Problem: Reproduce the top of the data verbatim, through and including the line that contains "lips on the".

Data section:
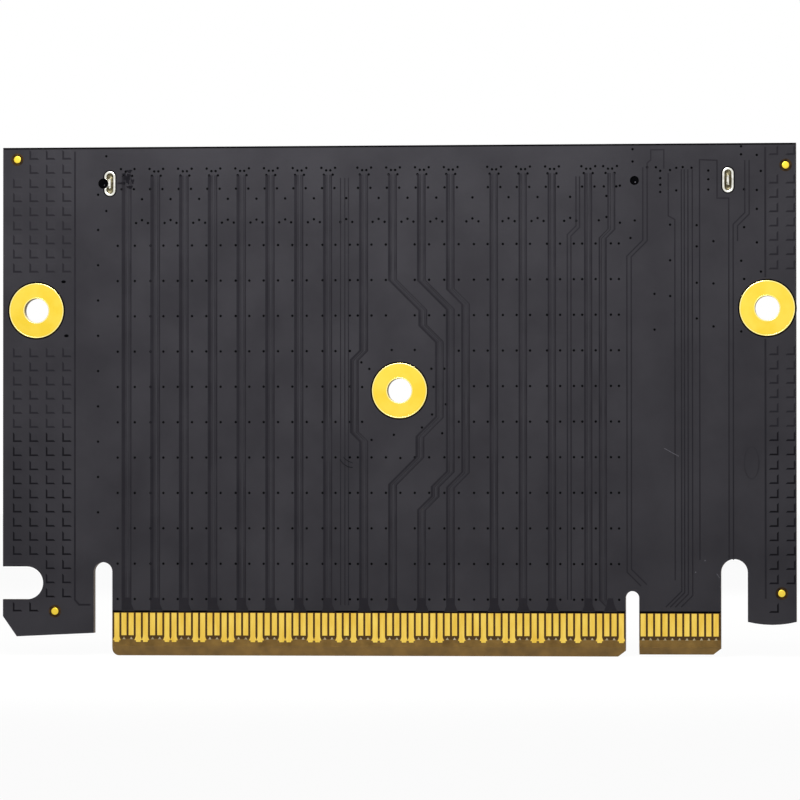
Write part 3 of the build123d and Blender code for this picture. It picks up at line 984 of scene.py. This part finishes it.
@dataclass
class HoleTrim:
    """Rounded lips on the gold rings, the mask's edge round them and the drilled walls."""

    bore: float = 1.7
    rim: float = 3.8
    sides: int = 72
    # Growth from the ring's edge and height of each stage
    outer_lip: tuple[Point, ...] = ((0.0, 0.04), (-0.06, 0.07), (-0.12, 0.051))
    inner_lip: tuple[Point, ...] = ((0.12, 0.051), (0.06, 0.068), (0.0, 0.04))
    mask_gap: tuple[Point, ...] = ((0.2, 0.006), (0.0, 0.006))
    barrel: tuple[Point, ...] = ((-0.01, 0.04), (-0.01, -1.64))

    def band(self, relief: Relief, radius: float, profile: tuple[Point, ...], finish: int = 0) -> None:
        """Draws one profile round all three holes.

        Args:
            relief: Face that it is drawn on.
            radius: Radius that the profile grows from.
            profile: Growth and height of each stage.
            finish: Number of its finish.
        """
        stages = [(radius + grow, height) for grow, height in profile]
        for hole in HOLES:
            relief.turned(hole, stages, self.sides, finish, End.OPEN)

    def build(self) -> None:
        """Builds the lips of the rings on both faces, the gap in the mask and the walls of the holes."""
        for side in Side:
            relief = Relief(side)
            self.band(relief, self.rim, self.outer_lip)
            self.band(relief, self.bore, self.inner_lip)
            self.band(relief, self.rim, self.mask_gap, 1)
            name = f"{side.name.lower()}_ring_lips"
            relief.finish_piece(name, [GOLD_EDGE, VIA_MASK], smooth=True)
        relief = Relief(Side.REAR)
        self.band(relief, self.bore, self.barrel)
        relief.finish_piece("drilled_hole_walls", [BARREL_GOLD], smooth=True)


@dataclass
class AlignmentDots:
    """Round gold dots with soft edges, each in a clearing of the mask."""

    radius: float = 0.5
    clearing: float = 0.86
    shade_width: float = 0.06
    sides: int = 36
    # Share of the radius and height of each stage
    profile: tuple[Point, ...] = ((1.0, 0.0), (1.0, 0.035), (0.88, 0.052), (0.6, 0.056))

    def build(self) -> None:
        """Builds the dots of both faces."""
        shaded = self.radius + self.shade_width
        dot = [(self.radius * share, height) for share, height in self.profile]
        for side in Side:
            relief = Relief(side)
            for place in DOTS:
                relief.turned(place, dot, self.sides)
                relief.turned(place, [(self.clearing, 0.005), (shaded, 0.005)], self.sides, 1, End.OPEN)
                relief.turned(place, [(shaded, 0.006), (self.radius, 0.006)], self.sides, 2, End.OPEN)
            name = side.name.lower()
            finishes = [GOLD, CLEARING, VIA_MASK]
            piece = relief.finish_piece(f"{name}_round_dots", finishes, smooth=True)
            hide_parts(f"{name}_alignment_dots")


@dataclass
class LockJoints:
    """The soldered tails of the slot's board locks: a domed tin ring round a pocket of fluxed solder."""

    left: float = -72.5
    right: float = 13.2
    pad_length: float = 3.5
    pad_width: float = 1.6
    hole_length: float = 2.8
    hole_width: float = 0.9
    splits: int = 16
    back: float = -1.65
    shade_width: float = 0.12
    shade_height: float = 0.006
    peg_hole: Point = (-73.4, 0.7)
    key_peg_hole: Point = (0.35, 0.6)
    burr: float = 0.08
    # Growth from the peg hole's rim and height of each stage of a peg's shaded end
    peg_profile: tuple[Point, ...] = ((0.02, 0.01), (-0.02, 0.008), (-0.03, -0.09))
    gate_shift: Point = (0.1, -0.22)
    gate_radius: float = 0.09
    gate_height: float = -0.08
    # Share of the way from the pad's edge to the hole's, and height, of each stage of the ring
    ring_profile: tuple[Point, ...] = (
        (0.0, 0.0), (0.05, 0.07), (0.25, 0.13), (0.5, 0.155), (0.75, 0.13), (0.95, 0.06), (1.0, 0.0),
    )
    # Share of the way in from the hole's edge, and height, of each stage of the solder
    pocket_profile: tuple[Point, ...] = ((0.0, -0.1), (0.2, -0.22), (0.45, -0.3), (0.7, -0.24), (0.9, -0.1))
    pocket_shrink: Point = (1.5, 0.55)

    def ring_outline(self, x: float, length: float, width: float, share: float) -> list[Point]:
        """Gives one outline of a ring, cut by the left peg's hole.

        Args:
            x: X of the ring's middle.
            length: Length of the outline.
            width: Width of the outline.
            share: How far in from the ring's outer edge it lies.

        Returns:
            Its corners.
        """
        outline = oblong_outline(x, SLOT_HEIGHT, length, width, splits=self.splits)
        return self.clear_of_peg(outline, share)

    def ring(self, name: str, x: float) -> None:
        """Builds one tin ring with its barrel and the pad on the slot's side."""
        relief = Relief(Side.REAR)
        stages: list[Stage] = []
        for share, height in self.ring_profile:
            shrink = share * (self.pad_length - self.hole_length)
            shape = self.ring_outline(x, self.pad_length - shrink, self.pad_width - shrink, share)
            stages.append((shape, height, 0))
        stages.append((self.ring_outline(x, self.hole_length, self.hole_width, 1.0), self.back, 0))
        stages.append((self.ring_outline(x, self.pad_length, self.pad_width, 0.0), self.back, 0))
        relief.rings(stages, End.JOINED)
        shade: list[Stage] = []
        for grow in (2 * self.shade_width, 0.0):
            shape = oblong_outline(x, SLOT_HEIGHT, self.pad_length + grow, self.pad_width + grow)
            shade.append((shape, self.shade_height, 1))
        relief.rings(shade, End.OPEN)
        piece = relief.finish_piece(f"{name}_tin_ring", [BRIGHT_TIN, VIA_MASK], smooth=True)
        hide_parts(f"{name}_lock_plating")

    def clear_of_peg(self, outline: list[Point], share: float) -> list[Point]:
        """Cuts the left peg's hole out of an outline of the ring.

        Args:
            outline: Corners of the outline.
            share: How far in from the ring's outer edge it lies, which leaves a thin burr round the hole.

        Returns:
            The outline with the corners inside the hole moved out to its rim.
        """
        x, radius = self.peg_hole
        rim = radius + self.burr * share
        cut: list[Point] = []
        for point in outline:
            away = Vector((point[0] - x, point[1] - SLOT_HEIGHT))
            if away.length < rim:
                away = away.normalized() * rim
            cut.append((x + away.x, SLOT_HEIGHT + away.y))
        return cut

    def peg_ends(self) -> None:
        """Builds the black ends of the slot's pegs, each with its small gate mark, deep in their holes."""
        relief = Relief(Side.REAR)
        for x, radius in (self.peg_hole, self.key_peg_hole):
            stages = [(radius + grow, height) for grow, height in self.peg_profile]
            relief.turned((x, SLOT_HEIGHT), stages, 32)
            gate = round_outline(x + self.gate_shift[0], SLOT_HEIGHT + self.gate_shift[1], self.gate_radius, 10)
            relief.sheet(gate, self.gate_height, 1)
        relief.finish_piece("shaded_peg_ends", [VIA_MASK, SCUFF])

    def pocket(self, name: str, x: float) -> None:
        """Builds the dished solder that holds one lock's tail."""
        relief = Relief(Side.REAR)
        stages: list[Stage] = []
        for share, height in self.pocket_profile:
            length = self.hole_length - share * self.pocket_shrink[0]
            width = self.hole_width - share * self.pocket_shrink[1]
            stages.append((oblong_outline(x, SLOT_HEIGHT, length, width), height, 0))
        relief.rings(stages)
        piece = relief.finish_piece(f"{name}_solder_pocket", [FLUXED_SOLDER], smooth=True)
        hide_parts(f"{name}_lock_solder")

    def build(self) -> None:
        """Builds both joints."""
        for name, x in (("left", self.left), ("right", self.right)):
            self.ring(name, x)
            self.pocket(name, x)
        self.peg_ends()


def ground_contacts(pairs: tuple[int, ...]) -> set[int]:
    """Gives the contacts on either side of each pair."""
    return {pair - 1 for pair in pairs} | {pair + 2 for pair in pairs}


@dataclass
class FingerTrim:
    """Cut ends of the plating bar below the fingers: flared feet and small pale stubs."""

    width: float = 0.7
    foot_top: float = 2.62
    foot_low: float = 2.12
    foot_flare: float = 0.18
    foot_height: float = 0.047
    tip_half: float = 0.3
    tip_drop: float = 0.25
    tip_height: float = 0.03
    stub_half: float = 0.22
    stub_low: float = 2.25
    stub_top: float = 2.6
    stub_height: float = 0.02

    def foot(self, relief: Relief, x: float) -> None:
        """Draws the flared foot of a ground finger and the narrow tip below it."""
        half = self.width / 2
        foot = tapered_outline(x, self.foot_low, self.foot_top, half + self.foot_flare, half)
        relief.sheet(foot, self.foot_height)
        tip = tapered_outline(x, self.foot_low - self.tip_drop, self.foot_low, self.tip_half, half)
        relief.sheet(tip, self.tip_height)

    def stub(self, relief: Relief, x: float) -> None:
        """Draws the pointed stub below a signal finger."""
        low = [(x - self.stub_half, self.stub_low), (x + self.stub_half, self.stub_low)]
        relief.sheet([*low, (x, self.stub_top)], self.stub_height, 1)

    def build(self) -> None:
        """Builds the feet and stubs of both faces."""
        for side, pairs in ((Side.REAR, REAR_PAIRS), (Side.FRONT, FRONT_PAIRS)):
            relief = Relief(side)
            grounds = ground_contacts(pairs)
            for number in range(1, CONTACTS + 1):
                draw = self.foot if number in grounds else self.stub
                draw(relief, contact_x(number))
            name = f"{side.name.lower()}_plating_bar_ends"
            relief.finish_piece(name, [FINGER_GOLD, BAR_END])


@dataclass
class SlotJoints:
    """Solder pads and fillets under the slot's contact feet, and under the capacitors."""

    shift: float = 0.35
    foot_low: float = 3.55
    foot_high: float = 4.75
    pad_width: float = 0.6
    crest_width: float = 0.5
    crest_slope: float = 0.15
    pad_base: float = 0.005
    pad_top: float = 0.04
    crest_height: float = 0.12
    capacitor_x: float = 1.5
    capacitor_z: float = 58.45
    capacitor_pitch: float = 3.6
    capacitors: int = 4
    end_reach: float = 1.05
    # Width, length, shift towards the body and height of each stage of a capacitor's fillet
    fillet: tuple[tuple[float, float, float, float], ...] = (
        (1.4, 0.9, 0.0, 0.005), (1.3, 0.8, 0.0, 0.05), (1.2, 0.35, 0.1, 0.4),
    )

    def foot_joint(self, relief: Relief, x: float, z: float) -> None:
        """Draws the pad and fillet of one contact foot."""
        length = self.foot_high - self.foot_low
        pad = box_outline(x, z, self.pad_width, length)
        crest = box_outline(x, z, self.crest_width, length - 2 * self.crest_slope)
        relief.rings([(pad, self.pad_base, 0), (pad, self.pad_top, 0), (crest, self.crest_height, 0)])

    def build(self) -> None:
        """Builds the joints on the slot's face."""
        relief = Relief(Side.FRONT)
        for way in (-1, 1):
            middle = SLOT_HEIGHT + way * (self.foot_low + self.foot_high) / 2
            for number in range(1, CONTACTS + 1):
                self.foot_joint(relief, contact_x(number) + self.shift, middle)
            z = self.capacitor_z + way * self.end_reach
            for i in range(self.capacitors):
                x = self.capacitor_x + i * self.capacitor_pitch
                stages: list[Stage] = []
                for wide, long, inward, height in self.fillet:
                    stages.append((box_outline(x, z - way * inward, wide, long), height, 0))
                relief.rings(stages)
        relief.finish_piece("slot_and_capacitor_joints", [TINNED])


@dataclass
class Marks:
    """Small marks of use and handling on the mask of the rear face."""

    # Place and size of the smears beside the left lock, which overlap
    smears: tuple[tuple[float, float, float, float], ...] = (
        (-70.05, 66.1, 0.9, 1.3), (-70.8, 65.45, 1.1, 0.3), (-69.7, 64.9, 0.8, 0.4),
        (-69.8, 67.1, 0.8, 0.4), (-70.5, 66.7, 0.5, 0.3), (-69.3, 65.7, 0.4, 0.6),
    )
    smear_height: float = 0.045
    layer: float = 0.002
    scratch_height: float = 0.046
    rub_place: Point = (16.4, 26.6)
    rub_outer: Point = (1.1, 2.3)
    rub_inner: Point = (0.9, 2.1)
    scuffs: tuple[tuple[Point, Point], ...] = (((4.4, 28.6), (6.4, 27.5)), ((11.6, 11.4), (12.0, 10.8)))
    specks: tuple[Point, ...] = ((10.0, 13.2), (8.7, 11.6), (12.1, 9.6))

    def grime(self) -> None:
        """Draws the smears beside the left lock and the two dark scratches below the centre hole."""
        relief = Relief(Side.REAR)
        for layer, smear in enumerate(self.smears):
            relief.sheet(ragged_outline(*smear), self.smear_height + self.layer * layer)
        relief.ribbon([(-40.4, 27.1), (-39.9, 26.5), (-39.3, 26.1), (-38.6, 26.0)], 0.1, self.scratch_height)
        relief.ribbon([(-39.9, 27.4), (-39.3, 26.9), (-38.6, 26.6)], 0.08, self.scratch_height)
        relief.finish_piece("rubbed_grime_marks", [GRIME])

    def rub(self) -> None:
        """Draws the faint oval that something round has rubbed into the mask at the right."""
        relief = Relief(Side.REAR)
        ovals = [oval_outline(*self.rub_place, *reach, 32) for reach in (self.rub_outer, self.rub_inner)]
        relief.rings([(oval, 0.005, 0) for oval in ovals], End.OPEN)
        relief.finish_piece("oval_rub_mark", [RUN_MASK])

    def dust(self) -> None:
        """Draws the pale scuffs and specks."""
        relief = Relief(Side.REAR)
        for start, end in self.scuffs:
            relief.ribbon([start, end], 0.07, 0.006)
        for x, z in self.specks:
            relief.sheet(round_outline(x, z, 0.09, 8), 0.007)
        relief.finish_piece("scuffs_and_dust", [SCUFF])

    def build(self) -> None:
        """Draws all the marks."""
        self.grime()
        self.rub()
        self.dust()


def dress_nodes() -> None:
    """Gives each carried-over solid its finish."""
    finishes = {
        "riser_board": BOARD_FINISH,
        "rear_signal_traces": RUN_MASK,
        "slot_housing": NYLON,
        "upper_slot_contacts": BRONZE,
        "lower_slot_contacts": BRONZE,
        "left_board_lock": TINNED,
        "right_board_lock": TINNED,
        "left_lock_plating": BRIGHT_TIN,
        "right_lock_plating": BRIGHT_TIN,
        "left_lock_solder": FLUXED_SOLDER,
        "right_lock_solder": FLUXED_SOLDER,
        "capacitor_bodies": CERAMIC,
        "capacitor_terminals": BRIGHT_TIN,
    }
    for name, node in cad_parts.items():
        finish = finishes.get(name, FINGER_GOLD if "fingers" in name else GOLD)
        node.data.materials.clear()
        node.data.materials.append(finish.material())
        log.info("%s: %s", name, finish.name)


def main() -> None:
    """Builds the camera, the studio and every piece, and writes the two boxes."""
    logging.basicConfig(level=logging.INFO)
    bpy.context.scene.view_settings.view_transform = "Standard"
    Camera().build()
    Studio().build()
    dress_nodes()
    MaskRelief().build()
    CopperSquares().build()
    HoleTrim().build()
    AlignmentDots().build()
    LockJoints().build()
    FingerTrim().build()
    SlotJoints().build()
    Marks().build()


if __name__ == "__main__":
    main()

Answer to the task:
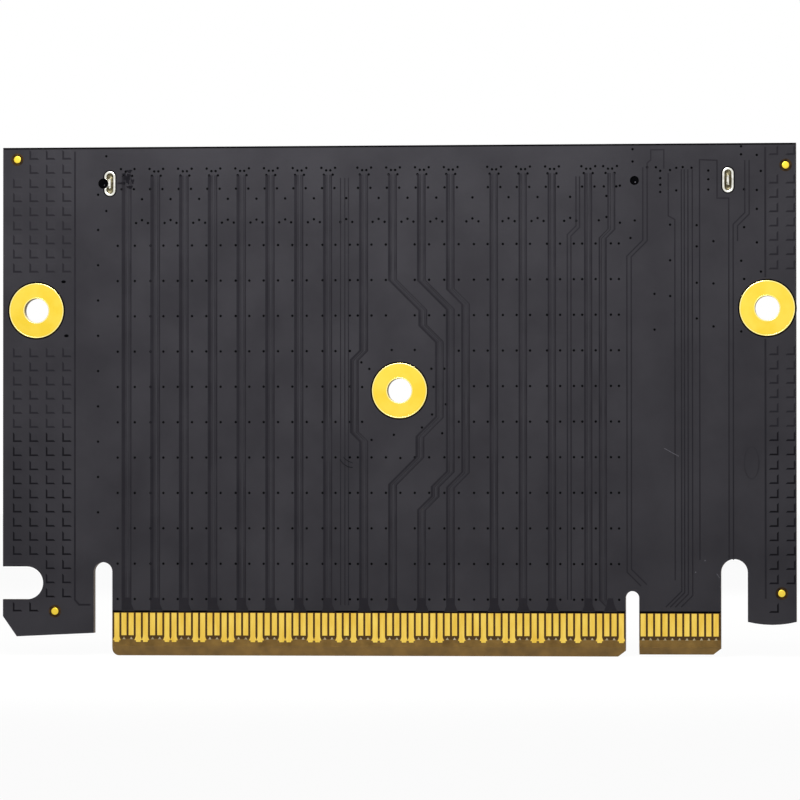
Write part 3 of the build123d and Blender code for this picture. It picks up at line 984 of scene.py. This part finishes it.
@dataclass
class HoleTrim:
    """Rounded lips on the gold rings, the mask's edge round them and the drilled walls."""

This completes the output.